15 mayo 2011

diseño del espectador


La obra con la que abre el Festival de Otoño en Primavera –On the concept of the face, regarding the son of god, de Romeo Castellucci- es pura explicación del oxímoron con que ha acabado bautizado el festival: hablando del sacrificio y la impotencia, habla en realidad del público. Ubicado en un espacio donde la pureza del blanco omnipresente está ahí para representar justo la vulnerabilidad a la mancha, la peripecia de un anciano y su hijo, incapaz de que su abnegación palie algo la incontinencia fecal de su padre, tiene un espectador al fondo del escenario –el rostro de jesús de Nazaret- y otros no menos paralizados en las gradas, desde donde la hiperrealidad que representa el hijo –un ejecutivo trajeado tirando hacia un lado del mensaje, y el inmenso amor que siente por su padre empujando el misterio hacia el lado opuesto- son un cuadro opuesto a la hipermitología con que los dioses han acabado entre nosotros.
Críptico como una encíclica que hablara del dueño verdadero de la empresa, el tríptico de Castellucci –tres deposiciones incontroladas, tres vertidos a cual más explícito y masivo- habla de sendas virtudes cristianas como sean la dificultad de controlarte y lo que cuesta perseverar en la bondad, el cariño, la paciencia sobre tus propias fuerzas. Es una metáfora inusual, que acaba en el no menos inesperado refugio en esa imagen de jesús que lo preside todo: la caída y el esfuerzo por paliarla. El hijo asiste al sufrimiento del padre y éste al de aquel. Espectadores ambos, impotentes ambos, sirven también, acaso sin quererlo, para hablar de esa propiedad del espectador de teatro que no es la impotencia, sino la aceptación. Más nítidamente, del derecho de la obra a no darte aquello que viniste a ver, del derecho a no parecer teatro, a no regirse por lo que entiendes como tal. Entenderlo o aceptarlo –lo que cada uno logre- es un acto de madurez y de respeto, capaz de aceptar narraciones sin un fin claro, sin un camino que plantee una acción para llevarla entonces a algún lado.

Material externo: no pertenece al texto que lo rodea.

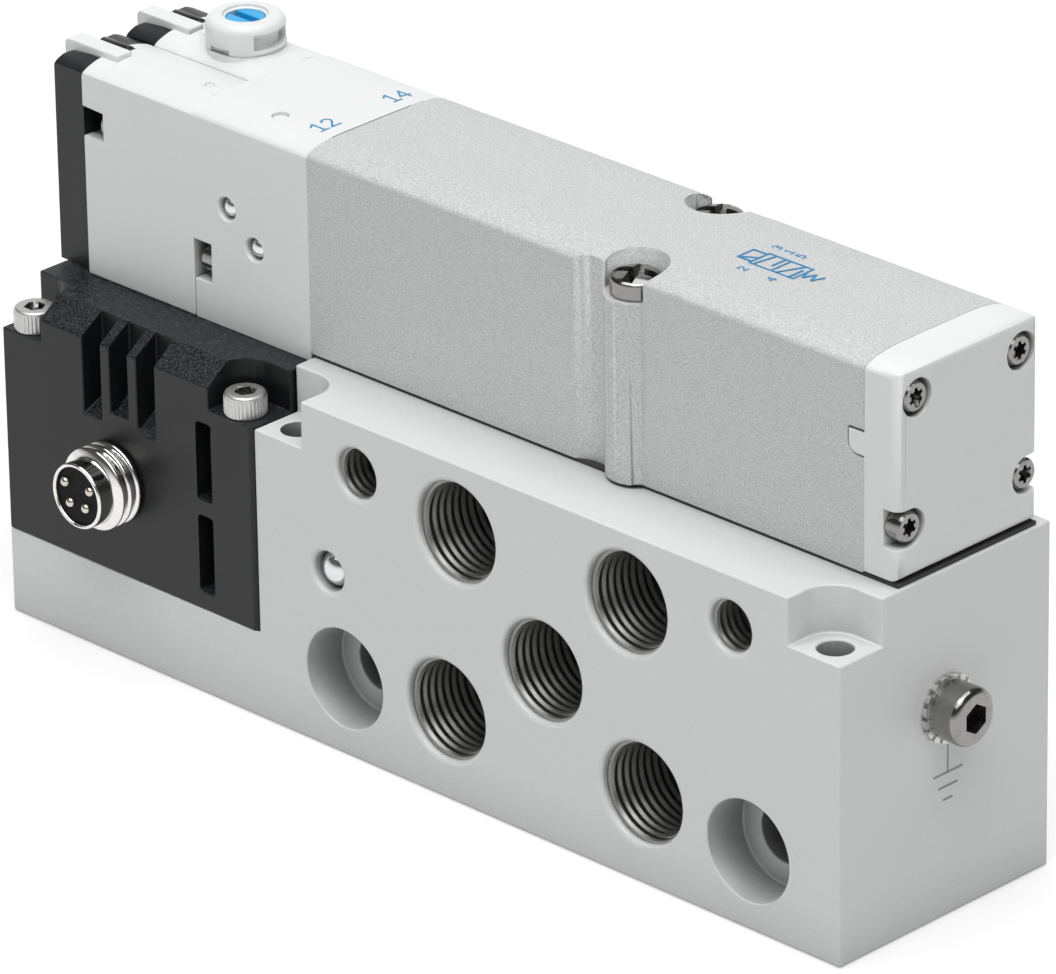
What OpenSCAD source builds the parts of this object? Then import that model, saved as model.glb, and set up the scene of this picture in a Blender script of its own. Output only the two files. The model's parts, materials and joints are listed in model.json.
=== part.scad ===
/* [Sub-base] */
// Depth of the sub-base, front to back
base_w = 27; // [26.5:0.5:32]
// Height of the ported part of the sub-base
base_h = 33.6; // [33.2:0.1:38]
// Height of the low end that carries the electrical housing
ledge_h = 8.6; // [7.6:0.1:9.4]
// Length of each front notch for a bolt from above
notch_l = 6.1; // [5.7:0.1:6.8]
// Depth of each front notch, front to back
notch_w = 5.4; // [5:0.1:6]
// Depth of each front notch below the top face
notch_depth = 4.6; // [3.5:0.1:5.4]
// Radius of the inner corner of each notch
notch_r = 3; // [1:0.1:3.3]
// Diameter of the through-hole in each notch
notch_hole_d = 3.3; // [2.6:0.1:3.6]
// Distance of a notch hole from the end of the ported part
notch_hole_in = 3; // [2.6:0.1:3.4]
// Distance of a notch hole from the front face
notch_hole_back = 2.7; // [2.3:0.1:3]
// Diameter of the counterbores in the front face
foot_head_d = 9.75; // [8:0.05:10.5]
// Depth of the counterbores in the front face
foot_head_depth = 4.6; // [3:0.1:7]
// Diameter of the through-holes behind the counterbores
foot_hole_d = 5.5; // [4.5:0.1:6]
// Spacing of the counterbored holes
foot_pitch = 50.1; // [49.5:0.1:51]
// Height of the counterbored holes
foot_z = 7.55; // [6.5:0.05:8.5]

/* [Air ports] */
// Thread diameter of the five working ports
port_d = 9.73; // [8.8:0.01:9.9]
// Depth of the threads of the working ports
port_depth = 8.6; // [6:0.1:9.5]
// Width of the chamfer at the mouth of each threaded port
port_chamfer = 0.3; // [0.1:0.05:0.5]
// Diameter of the drillings behind the working ports
drill_d = 5; // [4.4:0.1:5.2]
// Spacing of the upper pair of working ports
top_port_pitch = 21; // [20.5:0.1:22]
// Height of the upper pair of working ports
top_port_z = 26.75; // [26:0.05:27.2]
// Height of the middle port
mid_port_z = 16.6; // [16:0.1:17.6]
// Spacing of the lower pair of working ports
low_port_pitch = 24.3; // [23.5:0.1:25.5]
// Height of the lower pair of working ports
low_port_z = 8.7; // [7.5:0.1:9.2]
// Thread diameter of the two pilot air ports
pilot_port_d = 4.9; // [4.2:0.05:5]
// Depth of the threads of the pilot air ports
pilot_port_depth = 6.5; // [5:0.1:8]
// Spacing of the two pilot air ports
pilot_port_pitch = 46; // [45.5:0.1:46.6]
// Height of the pilot air ports
pilot_port_z = 28.55; // [28:0.05:29.4]
// Diameter of the drillings behind the pilot ports and the plug
pilot_drill_d = 2.5; // [1.8:0.1:2.8]
// Diameter of the pressed ball that closes the cross drilling
plug_d = 3.9; // [3:0.05:4.2]
// Distance of the ball plug from the middle of the ports
plug_x = 26.95; // [26.5:0.05:27.4]
// Height of the ball plug
plug_z = 17.6; // [16.5:0.1:18.5]
// Diameter of the five channels up to the valve
channel_d = 4.4; // [3.6:0.1:4.4]
// Spacing of the five channels
channel_pitch = 7.95; // [7.9:0.05:8.05]

/* [Valve body] */
// Width of the valve
valve_w = 18; // [17.8:0.05:18.4]
// Sideways place of the valve's middle from the middle of the sub-base
valve_y = 3.1; // [2.6:0.1:3.5]
// Length of the metal body
body_l = 68; // [67.6:0.1:68.6]
// Distance that the metal body reaches past the left end of the ported part
body_over = 0.2; // [0:0.05:0.4]
// Height of the body's side walls
shoulder_h = 19.1; // [18.8:0.1:20.5]
// Rise of the crowned top above the side walls
crown_rise = 1.15; // [0.6:0.05:1.6]
// Distance over which the crown rises from each side
crown_run = 5; // [3:0.1:7]
// Thickness of the seal between valve and sub-base
gasket_t = 0.35; // [0.2:0.05:0.6]
// Diameter of the spool bore
bore_d = 8; // [7.8:0.05:8.1]
// Height of the spool bore above the body's underside
bore_h = 9.85; // [9.5:0.05:10.2]
// Diameter of the chamber round the spool at each port
chamber_d = 10; // [9.4:0.1:10.2]
// Width of the chamber round the spool at each port
chamber_w = 4.4; // [4:0.1:4.8]
// Width of each spool seal
seal_w = 1.4; // [1:0.1:1.6]
// Thickness of each spool seal in radius
seal_t = 0.8; // [0.5:0.05:0.9]
// Travel of the spool
spool_travel = 3; // [2.6:0.1:3]
// Diameter of the spool between its lands
spool_neck_d = 4.4; // [3.6:0.1:5.2]
// Diameter of the drive piston's cylinder
cylinder_d = 11; // [10:0.1:11.4]
// Thickness of the drive piston
piston_l = 3; // [2.6:0.1:3.2]
// Diameter of the chamber of the return spring
spring_bore_d = 9.2; // [8.4:0.1:9.4]
// Length of the chamber of the return spring
spring_chamber_l = 8.4; // [8:0.1:9]
// Outer diameter of the return spring
return_spring_d = 6.2; // [5.8:0.1:6.8]
// Wire diameter of the return spring
return_wire_d = 0.7; // [0.5:0.05:0.75]

/* [Mounting screws of the valve] */
// Offset of the two screws from the middle of the ports along X
screw_shift = 1.3; // [0.8:0.1:1.8]
// Half the distance between the two screws along X
screw_dx = 1.95; // [1.6:0.05:2.3]
// Distance of the two screws from the side walls
screw_in = 1.75; // [1.6:0.05:1.9]
// Head diameter of the mounting screws
screw_head_d = 4.8; // [4.2:0.1:5]
// Head height of the mounting screws
screw_head_h = 2.1; // [1.6:0.1:2.6]
// Shank diameter of the mounting screws
screw_d = 2.9; // [2.4:0.1:3]
// Depth of the seat under the head, below the side walls' upper edge
screw_seat = 1.8; // [1.2:0.1:2.6]
// Diameter of the round column on the side wall that carries each screw
column_d = 5.9; // [5.5:0.1:6.2]
// Distance from this valve to the next one on a row of sub-bases
valve_pitch = 19; // [18.9:0.05:19.3]
// Depth of the groove beside each column, for the next valve's column
groove_depth = 0.8; // [0.4:0.05:1]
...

En un momento de la obra, el anciano deja de fingir sus deposiciones para agarrar un bote lleno del mismo líquido que viene derramando y echárselo encima, como si ni siquiera esa simulación fuera, a esas alturas, necesaria. Como si ni siquiera el teatro estuviera obligado a dar verosimilitud a cambio de tu credulidad. Hay más ficción en el hijo que se acerca a susurrar su impotencia a un dios, y si renunciar a la primera, y más creíble, para aspirar a la segunda no compite con ésta es porque lo que Castellucci ha puesto en escena no es una respuesta ni una pregunta claras, sino un acto más enigmático, que lo acerca al arte, donde presentación hace años que ya no implica representación. No tiene forma definida, no puedes encerrarlo en una idea. Y sin embargo conmueve, percibes el dolor. No es teatro, pero está vivo.